**Short exercise**
Gather all lines with the word "names" in them.
■ ■ ■ ■ ■ ■ ■
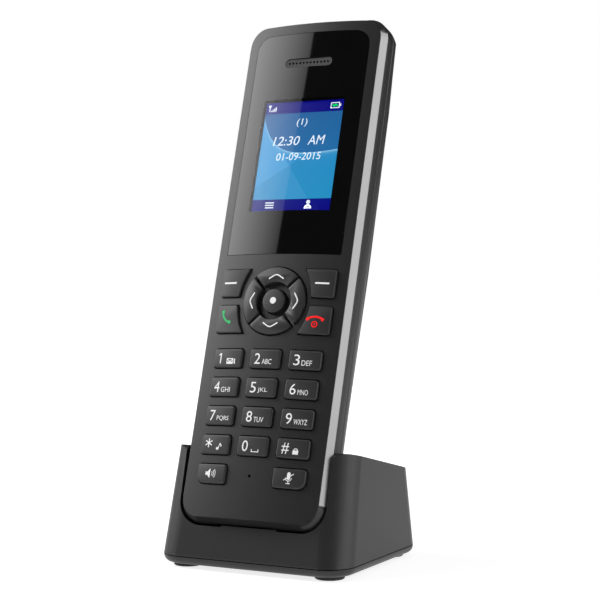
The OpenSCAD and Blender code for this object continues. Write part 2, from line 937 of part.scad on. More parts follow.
module rear_housing() {
    front = parting_depth + parting_gap / 2;
    door_length = door_end - door_start;
    ledge_half = door_half + door_gap + ledge_border;
    well_centre = (well_start + well_end) / 2;
    color(dark)
        in_handset()
            difference() {
                union() {
                    difference() {
                        back_solid(0, front);
                        back_solid(housing_wall, parting_depth - 1);
                    }
                    difference() {
                        handset_slab([[front - tongue_height, tongue_outer], [front + 0.6, tongue_outer]]);
                        handset_slab([[front - 2, housing_wall], [front + 1, housing_wall]]);
                    }
                    intersection() {
                        back_solid(0, board_back);
                        union() {
                            // walls and floor of the battery well, and the ledge under its door
                            translate([-well_half - well_wall, well_floor - well_wall,
                                       well_start - well_wall])
                                cube([2 * (well_half + well_wall), far, well_length + 2 * well_wall]);
                            translate([-ledge_half, door_front - ledge_depth, door_start - ledge_border])
                                cube([2 * ledge_half, far, door_length + 2 * ledge_border]);
                            at_housing_screws(handset_depth)
                                cylinder(h = handset_depth - post_end, r = post_radius + 0.9);
                            for (x = [-1, 1], z = [board_bottom + 6, board_top - 12])
                                translate([x * rib_x - rib_size[0] / 2, board_back, z])
                                    cube([rib_size[0], far, rib_size[1]]);
                        }
                    }
                }
                // battery well, door recess and hinge
                translate([-well_half, well_floor, well_start])
                    cube([2 * well_half, far, well_length]);
                translate([-door_half - door_gap, door_front, door_start - door_gap])
                    cube([2 * (door_half + door_gap), far, door_length + 2 * door_gap]);
                translate([-door_half - door_gap, hinge_y - knuckle_radius - knuckle_room,
                           door_start - door_gap])
                    cube([2 * (door_half + door_gap), far,
                          2 * knuckle_radius + knuckle_room + door_gap]);
                translate([0, hinge_y, hinge_z])
                    rotate([0, 90, 0])
                        cylinder(h = 2 * (door_half + door_pin_length + 0.1),
                                 d = door_pin + 2 * pin_clearance, center = true);
                // finger notch at the free end of the door
                translate([0, handset_depth + 4, door_end])
                    rotate([0, 90, 0])
                        cylinder(h = 10, r = 5, center = true);
                at_housing_screws(handset_depth + 1)
                    cylinder(h = handset_depth + 1 - screw_seat, d = screw_head + 0.4);
                at_housing_screws(handset_depth)
                    cylinder(h = handset_depth, d = screw_diameter + 2 * screw_clearance);
                translate([0, handset_depth + 1, speaker_z])
                    rotate([90, 0, 0]) {
                        cylinder(h = housing_wall + 2, d = speaker_hole);
                        for (turn = [0:speaker_holes - 1])
                            rotate(turn * 360 / speaker_holes)
                                translate([speaker_ring, 0, 0])
                                    cylinder(h = housing_wall + 2, d = speaker_hole);
                    }
                for (x = [-1, 1]) {
                    translate([x * (clip_slot_x - clip_slot_depth + half_width / 2),
                               clip_slot_y + clip_slot_width / 2,
                               handset_length - clip_slot_margin - clip_slot_length / 2])
                        cube([half_width, clip_slot_width, clip_slot_length], center = true);
                    translate([x * pin_pitch / 2 - contact_width / 2, pin_depth - contact_depth / 2, -1])
                        cube([contact_width, contact_depth, 1 + contact_recess + contact_thickness]);
                }
            }
}

module battery_door() {
    color(dark)
        in_handset()
            difference() {
                union() {
                    translate([-door_half, door_front, hinge_z])
                        cube([2 * door_half, door_thickness, door_end - hinge_z]);
                    translate([0, hinge_y, hinge_z])
                        rotate([0, 90, 0]) {
                            cylinder(h = 2 * door_half, r = knuckle_radius, center = true);
                            cylinder(h = 2 * (door_half + door_pin_length), d = door_pin, center = true);
                        }
                }
                for (i = [0:3])
                    translate([0, handset_depth + 0.5, door_end - 5 - 1.6 * i])
                        rotate([0, 90, 0])
                            cylinder(h = 12, r = 0.8, center = true);
            }
}

// ---- inside the handset ----

module battery_cell(side) {
    nub = 0.8;
    start = side < 0 ? cell_start + leaf_length : cell_start + cell_clearance;
    body = cell_length - nub;
    color([0.25, 0.45, 0.3])
        in_handset()
            translate([side * cell_pitch / 2, cell_y, start]) {
                translate([0, 0, side < 0 ? 0 : nub])
                    cylinder(h = body, d = cell_diameter);
                translate([0, 0, side < 0 ? body : 0])
                    cylinder(h = nub, d = cell_diameter / 3);
            }
}

module battery_cell_left() {
    battery_cell(-1);
}

module battery_cell_right() {
    battery_cell(1);
}

// Bent leaf that presses on the flat end of a cell
module battery_springs() {
    width = 5;
    half = 3.4;
    color(metal)
        in_handset()
            for (side = [-1, 1]) {
                root = side < 0 ? well_start : well_end;
                translate([side * cell_pitch / 2 - width / 2, cell_y, root])
                    scale([1, 1, -side])
                        rotate([90, 0, 90])
                            linear_extrude(width)
                                polygon([
                                    [-half, 0], [half, 0], [half, plate_thickness],
                                    [-half + 1.2, plate_thickness], [0, leaf_length - 0.3],
                                    [half - 0.6, 1.4], [half - 0.2, 1.7], [0.2, leaf_length],
                                    [-0.4, leaf_length], [-half, plate_thickness + 0.3]
                                ]);
            }
}

module battery_plates() {
    width = 8;
    color(metal)
        in_handset()
            for (side = [-1, 1])
                translate([side * cell_pitch / 2 - width / 2, cell_y - width / 2,
                           side < 0 ? well_end - plate_thickness : well_start])
                    cube([width, width, plate_thickness]);
}

module charge_contact(side) {
    color([0.83, 0.68, 0.36])
        in_handset()
            translate([side * pin_pitch / 2 - contact_width / 2, pin_depth - contact_depth / 2,
                       contact_recess])
                cube([contact_width, contact_depth, contact_thickness]);
}

module charge_contact_left() {
    charge_contact(-1);
}

module charge_contact_right() {
    charge_contact(1);
}

module housing_screws() {
    color(metal)
        in_handset()
            at_housing_screws(screw_seat)
                screw(housing_screw_length);
}

module earpiece_speaker() {
    color([0.15, 0.15, 0.16])
        in_handset()
            translate([0, capsule_front + capsule_height, grille_z])
                rotate([90, 0, 0])
                    difference() {
                        cylinder(h = capsule_height, d = capsule_diameter);
                        translate([0, 0, capsule_height - 0.4])
                            cylinder(h = 1, d = capsule_diameter - 3);
                    }
}

module lcd_module() {
    color([0.16, 0.45, 0.75])
        in_handset()
            difference() {
                through(lens_back, lens_back + module_depth)
                    translate([0, (picture_top + picture_bottom) / 2])
                        square([picture_width + 2 * (module_border - 0.3),
                                picture_height + 2 * (module_border - 0.3)], center = true);
                through(lens_back + module_depth - 0.4, lens_back + module_depth + 1)
                    translate([0, (picture_top + picture_bottom) / 2])
                        square([picture_width - 4, picture_height - 4], center = true);
            }
}

module keypad_sheet(from, to, border) {
    height = keypad_top - board_bottom - 2 * border;
    through(from, to)
        difference() {
            translate([0, board_bottom + border + height / 2])
                rounded_rect(2 * (board_half - border), height, 2);
            translate([0, mic_z])
                circle(mic_diameter / 2 + 0.3);
        }
}

module keypad_membrane() {
    back = membrane_front + membrane_thickness;
    color([0.3, 0.3, 0.32])
        in_handset()
            difference() {
                keypad_sheet(membrane_front, back, 0.2);
                for (p = key_points)
                    translate([p[0], back, p[1]])
                        rotate([90, 0, 0])
                            cylinder(h = dome_height + 0.1, r = dome_radius + 0.3);
            }
}

module dome_sheet() {
    color([0.8, 0.8, 0.78])
        in_handset() {
            keypad_sheet(board_front - dome_film, board_front, 0.6);
            for (p = key_points)
                translate([p[0], board_front - dome_film, p[1]])
                    rotate([90, 0, 0])
                        cylinder(h = dome_height, r1 = dome_radius, r2 = dome_radius / 2);
        }
}

module main_board() {
    color(board_green)
        in_handset()
            through(board_front, board_back)
                translate([0, (board_top + board_bottom) / 2])
                    rounded_rect(2 * board_half, board_top - board_bottom, 2);
}

module rf_shield() {
    wall = 0.3;
    color(metal)
        in_handset()
            translate([-shield_size[0] / 2, board_back, shield_z - shield_size[1] / 2])
                difference() {
                    cube([shield_size[0], shield_size[2], shield_size[1]]);
                    translate([wall, -1, wall])
                        cube([shield_size[0] - 2 * wall, 1 + shield_size[2] - wall,
                              shield_size[1] - 2 * wall]);
                }
}

module microphone() {
    color(metal)
        in_handset()
            translate([0, board_front, mic_z])
                rotate([90, 0, 0])
                    difference() {
                        cylinder(h = board_front - mic_front, d = mic_diameter);
                        translate([0, 0, board_front - mic_front - 0.4])
                            cylinder(h = 1, d = 0.8);
                    }
}

module loudspeaker() {
    color([0.15, 0.15, 0.16])
        in_handset()
            translate([0, speaker_front + speaker_height, speaker_z])
                rotate([90, 0, 0])
                    difference() {
                        cylinder(h = speaker_height, d = speaker_diameter);
                        translate([0, 0, -1])
                            cylinder(h = 1.5, d = speaker_diameter - 3);
                    }
}

// ---- keys ----

module digit_key(column, row) {
    key()
        digit_outline(column, row);
}

module nav_key(turn) {
    key(nav_rise)
        nav_outline(turn);
}

module side_key(side, up) {
    key()
        side_outline(side, up);
}

module soft_key_left() {
    side_key(-1, 1);
}

module soft_key_right() {
    side_key(1, 1);
}

module talk_key() {
    side_key(-1, -1);
}

module end_key() {
    side_key(1, -1);
}

module nav_up_key() {
    nav_key(0);
}

module nav_right_key() {
    nav_key(90);
}

module nav_down_key() {
    nav_key(180);
}

module nav_left_key() {
    nav_key(270);
}

module ok_key() {
    key()
        ok_outline();
}

module key_1() {
    digit_key(-1, 0);
}

module key_2() {
    digit_key(0, 0);
}

module key_3() {
    digit_key(1, 0);
}

module key_4() {
    digit_key(-1, 1);
}

module key_5() {
    digit_key(0, 1);
    // raised bar that a thumb can feel
    color(dark)
        in_handset()
            translate([bar_place[0], 0.12 - key_rise, row_z[1] + bar_place[1]])
                rotate([0, 90, 0])
                    cylinder(h = bar_length, d = bar_diameter, center = true);
}

module key_6() {
    digit_key(1, 1);
}

module key_7() {
    digit_key(-1, 2);
}

module key_8() {
    digit_key(0, 2);
}

module key_9() {
    digit_key(1, 2);
}

module key_star() {
    digit_key(-1, 3);
}

module key_0() {
    digit_key(0, 3);
}

module key_hash() {
    digit_key(1, 3);
}

module speaker_key() {
    key()
        low_outline(-1);
}

module mute_key() {
    key()
        low_outline(1);
}

cradle_upper_shell();
cradle_lower_shell();
cradle_feet();
cradle_screws();
cradle_circuit_board();
power_inlet();
charge_pin_carrier();
charge_pin_left();
charge_pin_right();
front_housing();
rear_housing();
screen_lens();
side_trim_left();
side_trim_right();
earpiece_grille();
earpiece_speaker();
lcd_module();
keypad_membrane();
dome_sheet();
main_board();
rf_shield();
microphone();
loudspeaker();
battery_cell_left();
battery_cell_right();
battery_springs();
battery_plates();
charge_contact_left();
charge_contact_right();
housing_screws();
battery_door();
soft_key_left();
soft_key_right();
talk_key();
end_key();
nav_up_key();
nav_down_key();
nav_left_key();
nav_right_key();
ok_key();
key_1();
key_2();
key_3();
key_4();
key_5();
key_6();
key_7();
key_8();
key_9();
key_star();
key_0();
key_hash();
speaker_key();
mute_key();
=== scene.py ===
import json
import math
import bmesh
import bpy
from mathutils import Matrix, Vector


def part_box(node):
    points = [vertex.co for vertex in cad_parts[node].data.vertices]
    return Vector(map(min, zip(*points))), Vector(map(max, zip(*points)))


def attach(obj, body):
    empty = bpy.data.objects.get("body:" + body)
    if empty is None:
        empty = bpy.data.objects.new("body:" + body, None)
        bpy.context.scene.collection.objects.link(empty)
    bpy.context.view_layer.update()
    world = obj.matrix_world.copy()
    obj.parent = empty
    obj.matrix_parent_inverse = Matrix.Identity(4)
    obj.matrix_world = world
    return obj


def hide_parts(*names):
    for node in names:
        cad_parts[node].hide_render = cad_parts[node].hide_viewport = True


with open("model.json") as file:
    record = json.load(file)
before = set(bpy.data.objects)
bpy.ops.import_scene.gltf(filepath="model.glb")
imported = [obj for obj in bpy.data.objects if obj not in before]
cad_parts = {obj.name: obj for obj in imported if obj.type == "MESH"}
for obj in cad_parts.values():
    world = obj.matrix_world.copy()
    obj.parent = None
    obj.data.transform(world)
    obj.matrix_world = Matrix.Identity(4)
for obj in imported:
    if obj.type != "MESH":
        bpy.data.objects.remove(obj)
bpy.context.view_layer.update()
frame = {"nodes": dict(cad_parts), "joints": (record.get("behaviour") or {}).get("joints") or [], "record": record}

mm = 0.001
print("frame loaded:", len(frame["nodes"]), "nodes")

# the handset's own frame: x across the face, y up along it, z out of it, in millimetres

liftAxis = next(j["axis"] for j in frame["joints"] if j["name"] == "handset_lift")
lean = math.atan2(liftAxis[1], liftAxis[2])
faceTurn = Matrix.Rotation(math.pi / 2 - lean, 4, "X")


def turnedBox(node, turn):
    back = turn.inverted()
    points = [back @ v.co for v in frame["nodes"][node].data.vertices]
    return [Vector(pick(p[i] for p in points) for i in range(3)) for pick in (min, max)]


shellLow, shellHigh = turnedBox("front_housing", faceTurn)
faceToRow = faceTurn @ Matrix.Translation((0, shellLow.y, shellHigh.z)) @ Matrix.Scale(mm, 4)
handsetHalf = (shellHigh.x - shellLow.x) / 2 / mm
crownRadius = 134


# low and high corner of a CAD node in the handset's frame
def faceBox(node):
    return turnedBox(node, faceToRow)


def crown(x):
    return math.sqrt(crownRadius ** 2 - x ** 2) - crownRadius


# a socket that takes part in sums
class Wire:
    def __init__(self, look, socket):
        self.look = look
        self.socket = socket

    def calc(self, operation, *others):
        return self.look.add("ShaderNodeMath", {"operation": operation}, [self, *others])

    def __add__(self, other):
        return self.calc("ADD", other)

    def __sub__(self, other):
        return self.calc("SUBTRACT", other)

    def __mul__(self, other):
        return self.calc("MULTIPLY", other)

    def __rsub__(self, other):
        return self.look.add("ShaderNodeMath", {"operation": "SUBTRACT"}, [other, self])

    __radd__ = __add__
    __rmul__ = __mul__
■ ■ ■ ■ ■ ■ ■
**Complete response**
def hide_parts(*names):
    for node in names:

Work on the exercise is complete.